Domestic vs Non-Domestic Completion Factor

It looks like after Monday, August 2, Spirit made a decision to crush the domestic operation and try to keep some semblance of an international operation flying, where there are far fewer reaccommodation options. (I reached out to Spirit to try to get some clarity, but I never heard back.)
By August 4, Spirit’s international operation had finally completed more than 50 percent of flights. Domestically, however, it remained mired closer to 30 percent and didn’t pass 50 percent until two days later when it just barely scraped above the halfway point. Now it looks to be layering in more and more.
The recovery is well underway, but it’s choppy. Some stations are doing better than others. Here’s a look at completion factor by Spirit’s ten largest airports.
Spirit Departure Completion Factor For Top-10 Airports By Volume

It’s a little messy, but the yellow shading is the system average. With the exception of Orlando, the top 10 stations did fairly well early on, but you can see on Aug 2 when strategic decisions were made. All of a sudden, Atlanta, Myrtle Beach, and Houston took a turn for the worse. Later, as the recovery began, you see LAX taking a hit. Presumably the airline is prioritizing its core markets first, and LAX way out on the West Coast will have to recover later.

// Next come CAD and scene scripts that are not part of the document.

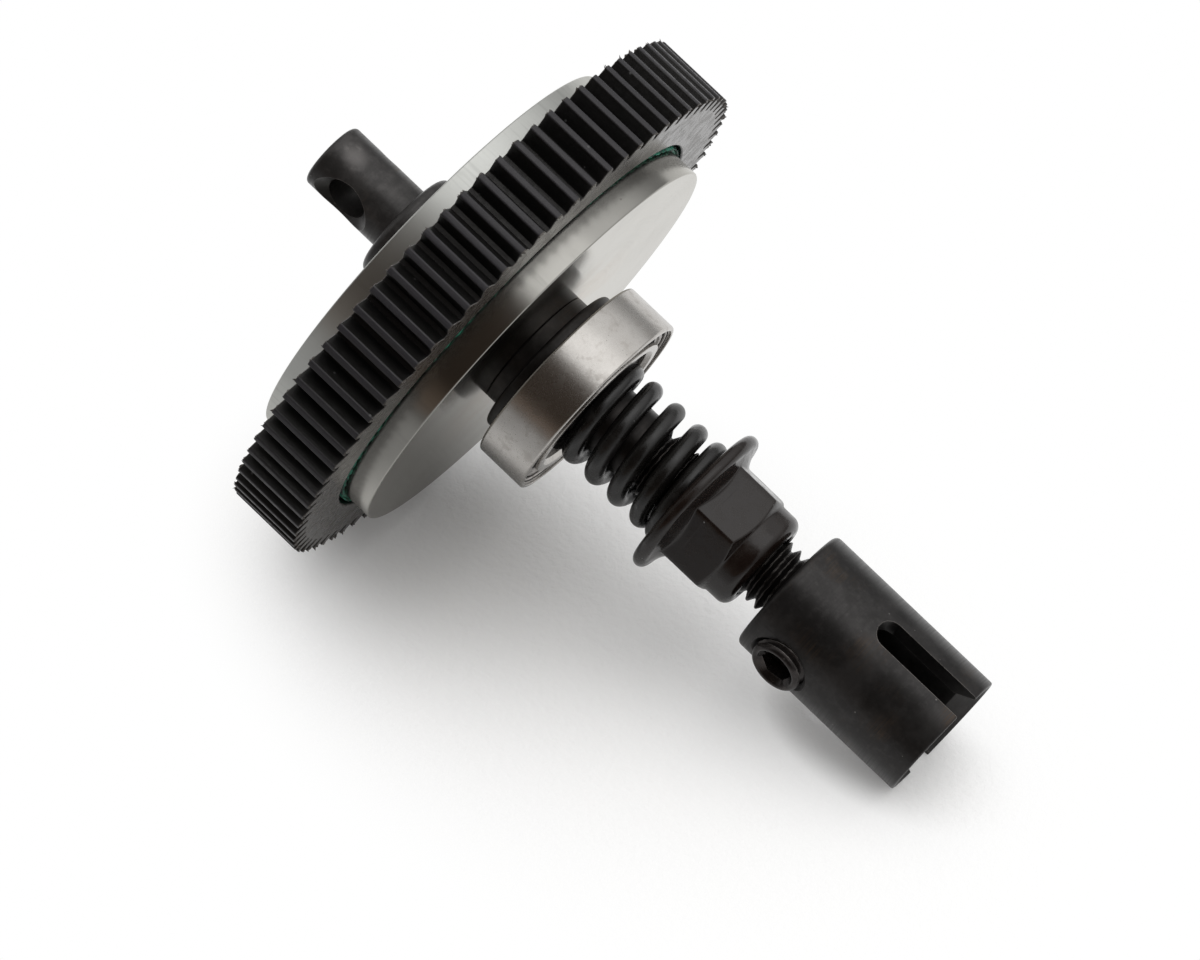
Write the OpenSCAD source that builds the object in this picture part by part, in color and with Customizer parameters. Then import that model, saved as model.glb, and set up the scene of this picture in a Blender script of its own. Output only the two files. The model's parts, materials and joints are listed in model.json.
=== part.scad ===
// Slipper clutch of a small gearbox: a spur gear held between two steel plates by friction
// pads, pressed together by a coil spring and a lock nut, with a drive cup on the shaft's end.
// Each piece is modelled along +Z, with the middle of the bearing at zero and the cup above
// it, and is then laid down as the clutch rests: on its gear's front rim and its cup's mouth.

/* [Shaft] */
// Diameter of the shaft, and of its thread
shaft_d = 5; // [4.8:0.05:5.2]
// Length of the bare shaft end behind the collar
tail_len = 6.9; // [6.5:0.1:12]
// Bevel on the shaft's ends
shaft_bevel = 0.25; // [0.1:0.05:0.4]
// Diameter of the cross hole in the shaft's bare end
cross_hole_d = 3.15; // [2:0.05:3.4]
// Diameter of the countersink of the cross hole
countersink_d = 4.7; // [3.8:0.1:4.8]
// Distance from the shaft's end to the cross hole
cross_hole_inset = 3.1; // [2.8:0.1:3.4]
// Diameter of the collar that the rear plate bears on
collar_d = 8.4; // [8:0.1:12]
// Length of the collar
collar_len = 2.7; // [1.5:0.1:5]
// Rounding of the collar's outer corner
collar_round = 0.5; // [0.2:0.1:1]
// Diameter of the flatted length that turns the plates
key_d = 7; // [6.6:0.1:7.6]
// Width across the two flats of that length
key_flat = 6; // [5.6:0.1:6.4]
// How far the flatted length stops short of the front plate's outer face
key_short = 0.5; // [0.2:0.1:1]

/* [Gear] */
// Number of teeth
teeth = 78; // [74:1:90]
// Module, which is the pitch diameter over the number of teeth (48 teeth an inch)
gear_module = 0.52917; // [0.52:0.005:0.6]
// Pressure angle of the teeth
pressure_angle = 20; // [14.5:0.5:22]
// Width of the gear's teeth
gear_w = 5.6; // [4.8:0.1:8]
// Wall of the bush that the gear turns on
bush_wall = 1.5; // [1:0.1:2.5]

/* [Plates and pads] */
// Diameter of both pressure plates
plate_d = 32.2; // [28:0.1:34]
// Thickness of each pressure plate
plate_t = 2.3; // [1.5:0.1:3]
// Bevel on the plates' edges
plate_bevel = 0.12; // [0.05:0.01:0.25]
// Thickness of each friction pad
pad_t = 1; // [0.6:0.1:1.4]
// Hole in each friction pad
pad_hole_d = 14; // [12:0.5:20]
// How far each pad reaches past the plate's edge
pad_margin = 0.4; // [0.2:0.1:0.8]
// How deep each plate sits inside the gear's face recess
plate_sink = 0.25; // [0.1:0.05:0.6]

/* [Thrust hub] */
// Diameter of the hub's neck, against the front plate
neck_d = 9.1; // [8.6:0.1:10]
// Length of the neck
neck_len = 1.15; // [0.8:0.05:3]
// Thickness of the hub's flange, against the bearing
flange_t = 0.95; // [0.6:0.05:2]
// How far the flange reaches past the bearing's inner ring
flange_lap = 0.07; // [0.02:0.01:0.15]
// Rounding of the flange's edge
flange_round = 0.3; // [0.1:0.05:0.4]
// How far the hub's end stays inside the bearing
hub_inset = 0.55; // [0.3:0.05:1]

/* [Bearing] */
// Bore of the ball bearing
bearing_bore = 10; // [9.8:0.1:10.5]
// Outer diameter of the ball bearing
bearing_od = 15; // [14.9:0.1:16]
// Width of the ball bearing
bearing_w = 4; // [3.6:0.1:5]
// Ball diameter, as a share of the gap between the bearing's bore and its outside
ball_share = 0.56; // [0.48:0.01:0.6]
// Number of balls
ball_count = 12; // [8:1:16]
// Depth of each ring's groove, as a share of the ball diameter
groove_share = 0.2; // [0.12:0.01:0.22]
// Rim of the ball cage beside each ball's pocket
cage_rim = 0.25; // [0.15:0.05:0.35]
// Gap between the ball cage and each ring
cage_gap = 0.22; // [0.15:0.01:0.28]
// Thickness of each shield
shield_t = 0.2; // [0.15:0.05:0.3]
// Width of the snap wire that holds each shield
wire_w = 0.3; // [0.2:0.05:0.35]
// Width of the outer ring's face between the snap wire and the ring's shoulder
wire_ledge = 0.05; // [0.02:0.01:0.1]
// Depth of the snap wire's step in the outer ring
shield_step = 0.42; // [0.36:0.01:0.5]
// Bevel on the bearing's corners
bearing_bevel = 0.2; // [0.1:0.05:0.3]

/* [Spring] */
// Thickness of the spring's wire
wire_d = 1.4; // [1.1:0.05:1.5]
// Gap between the shaft and the spring's inside
spring_gap = 0.175; // [0.1:0.005:0.25]
// Length of the spring as the nut holds it
spring_len = 9.2; // [8.4:0.1:11]
// Number of working turns
active_turns = 3.1; // [2.6:0.1:3.4]
// Number of closed turns at each end, ground flat
closed_turns = 0.95; // [0.8:0.05:1]
// Gap between a closed turn and its neighbour
closed_gap = 0.05; // [0.02:0.01:0.1]
// Direction of the wire's first end around the shaft
spring_start = 305; // [0:1:359]

/* [Lock nut] */
// Width across the nut's flats
nut_af = 7.95; // [7.6:0.05:9]
// Diameter of the nut's flange
nut_flange_d = 11.84; // [10.5:0.1:14]
// Thickness of the flange's rim
nut_rim_t = 1.05; // [0.6:0.05:1.3]
// Height at which the cone of the flange meets the flats
nut_cone_h = 1.8; // [1.5:0.1:2.4]
// Height of the flats' top edge
nut_hex_h = 5; // [4:0.1:6]
// Height of the chamfer on the corners of the flats
nut_chamfer = 0.35; // [0.2:0.05:0.6]
// How far inside the flats that chamfer ends
nut_chamfer_inset = 0.05; // [0.02:0.01:0.1]
// Height of the nut with its nylon collar
nut_h = 6.95; // [6.6:0.05:8]
// Diameter of the collar that holds the nylon ring
nut_collar_d = 7.65; // [7.4:0.05:8.4]
// Rounding of the collar's end
nut_collar_round = 0.8; // [0.5:0.1:1]
// Diameter of the nylon ring
insert_d = 6.4; // [6:0.05:6.6]
// Thickness of the nylon ring
insert_t = 1.3; // [0.8:0.1:1.5]
// Lip of the collar, folded over the nylon ring
insert_lip = 0.35; // [0.2:0.05:0.5]
// Gap between that lip and the shaft
lip_gap = 0.3; // [0.1:0.05:0.5]
// Turn of the nut's corners around the shaft
nut_turn = 35.4; // [0:0.1:59.9]

/* [Drive cup] */
// Outer diameter of the cup
cup_d = 9.8; // [9.2:0.1:12]
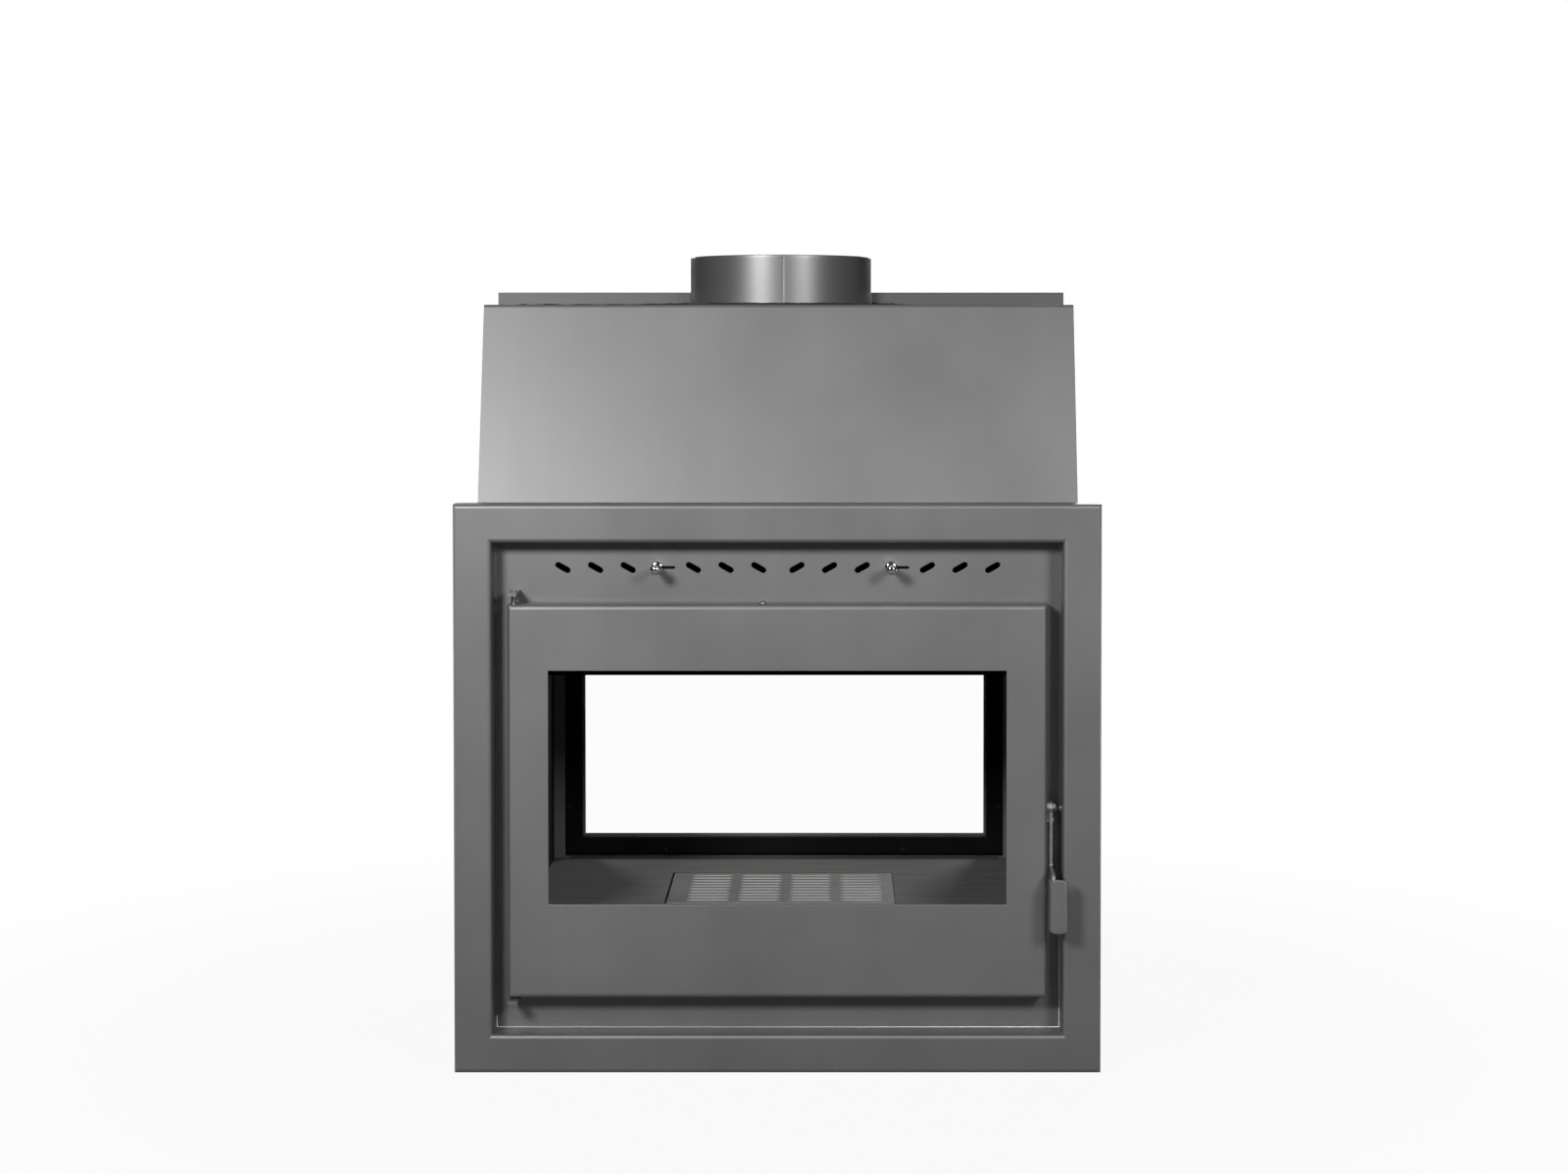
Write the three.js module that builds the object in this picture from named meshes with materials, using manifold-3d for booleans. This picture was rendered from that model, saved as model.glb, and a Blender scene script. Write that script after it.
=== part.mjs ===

Spirit may finally get this under control this week with operations getting back to normal, but there’s still so much more to deal with. There were thousands and thousands of impacted passengers. Some of those people took matters into their own hands and people working Spirit flights probably have PTSD from the experience. (I’ve heard all kinds of horrible rumors about the anarchy that happened in San Juan.)
There will be a post-mortem, and fingers will be pointed. But ultimately, Spirit has a lot of pieces to pick up here, and we’ll see how this experience impacts their future planning efforts. At JetBlue, CEO David Neeleman took the blame and was replaced by his COO Dave Barger. At Spirit, we’ll see where the axe falls and what that means for the future.